[vector api] Operations on Mask-s

Fri Jan 4 19:23:03 UTC 2019

Thank you from thorough answer. I will test the solutions you proposed.

What puzzled me initially is that there is actually no "fromLong" method,
so API seems asymmetric in this regard (but it can be easily worked around).

Thanks,
Tomasz

On Fri, Jan 4, 2019 at 2:02 AM Vladimir Ivanov <vladimir.x.ivanov at oracle.com>
wrote:

> Tomasz,
>
> Yes, I had similar experience with complex use cases involving masks.
> The API works well for lane-wise cases, but falls apart when cross-lane
> operations are needed, requiring user to go through intermediate
> representations which aren't optimized well.
>
> There are different ways to fix that gap on API level, e.g.:
>    * declare more operations on Mask
>    * operate on long: Mask <=> long
>    * operate on Vector: Mask <=> Vector or Mask <: BoolVector <: Vector
>
> But IMO the main limiting factor to proceed is implementation
> considerations.
>
> On x86 there are 2 ways to represent masks: (1) as high bits in vector
> registers (pre-AVX512) and (2) as opmask registers (k0-k7). (I believe
> it's similar on ARM with NEON and SVE.)
>
> C2 doesn't have full AVX512 support yet (e.g., no opmask register
> support in register allocator) and it was decided to focus on pre-AVX512
> model first.

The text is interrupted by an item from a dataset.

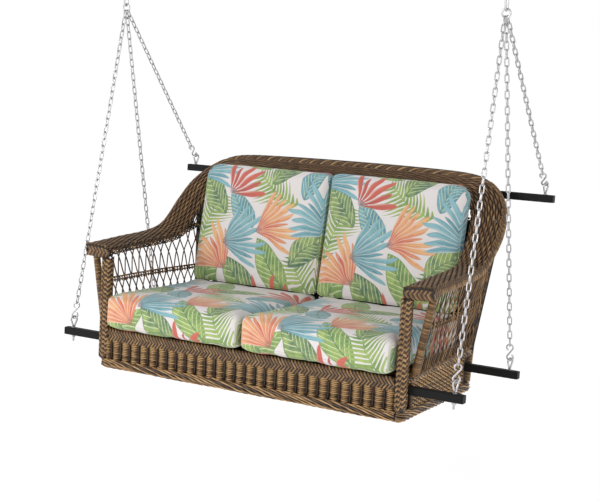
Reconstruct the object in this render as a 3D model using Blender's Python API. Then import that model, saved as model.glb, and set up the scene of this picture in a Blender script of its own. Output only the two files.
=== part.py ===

So, current implementation represents masks as vectors
> uniformly across pre-AVX512 and AVX512-capable CPUs. And that's probably
> the main reason why Mask hasn't got enough attention yet.
>
> Regarding workarounds to your immediate problem: with the API in its
> current state, either Mask.toLong() or Mask.toVector() can be used, but
> considering current state of the implementation (where both haven't been
> intrinsified yet), I'd suggest to avoid them altogether in hot code for
> now and try the following workaround instead (pseudo-code follows):
>
>    mask0x55 = ... < fromLong(0x55 << 0) > ... // mask constant
>    mask0xAA = ... < fromLong(0x55 << 1) > ... // mask constant
>
>    compMask0 = vector.lessThan(input)
>    compMask1 = vector.shiftEL(1).lessThan(input.shiftEL(1)) // lessThan
> preserves zero in 1st element
>
>    // equivalent of "(m & 0x55) | ((m << 1) & (0x55 << 1))"
>    compMask0.and(mask0x55).or(compMask1.and(mask0xAA))
>
> The idea is to shift vectors and recompute masks instead.
>
> (Unfortunately, Vector.shiftEL() hasn't been intrinsified yet as well,
> but you can implement an equivalent using Vector.rearrange(Shuffle)
> which has enough support on JVM side.)
>
> Hope that helps.
>
> Best regards,
> Vladimir Ivanov
>
> On 02/01/2019 01:34, Tomasz Kowalczewski wrote:
> > Hi,
> >
> > I was working on implementing a simple sorting algorithm[1] using
> VectorAPI
> > and stumbled on something that might be a gap in Mask API. It might be
> > intentional for this stage of API maturity - please advise.
> >
> > I need to modify bits of the mask I get from _mm512_cmp_X_mask (e.g.
> > vector.lessThan(input)) by doing and-s and or-s which can be simulated by
> > preparing appropriate Mask objects. What I found missing is shift
> > operations. Example:
> >
> > ( compMask & 0x55 ) | ( ( compMask & 0x55 ) << 1)
> >
> > I cannot do this using Mask object. Most natural alternative would be to
> > convert the mask into long, perform these operations and convert it back.
> > Unfortunately I was unable to find how to convert long back to Mask. Of
> > course this can be done (via boolean[] array) but that does not seem
> > efficient :).
> >
> > Excuse me if I missed some API call.
> >
> > 1. https://hal.inria.fr/hal-01512970v1/document (page 14, Code 1).
> >
>

-- 
Tomasz Kowalczewski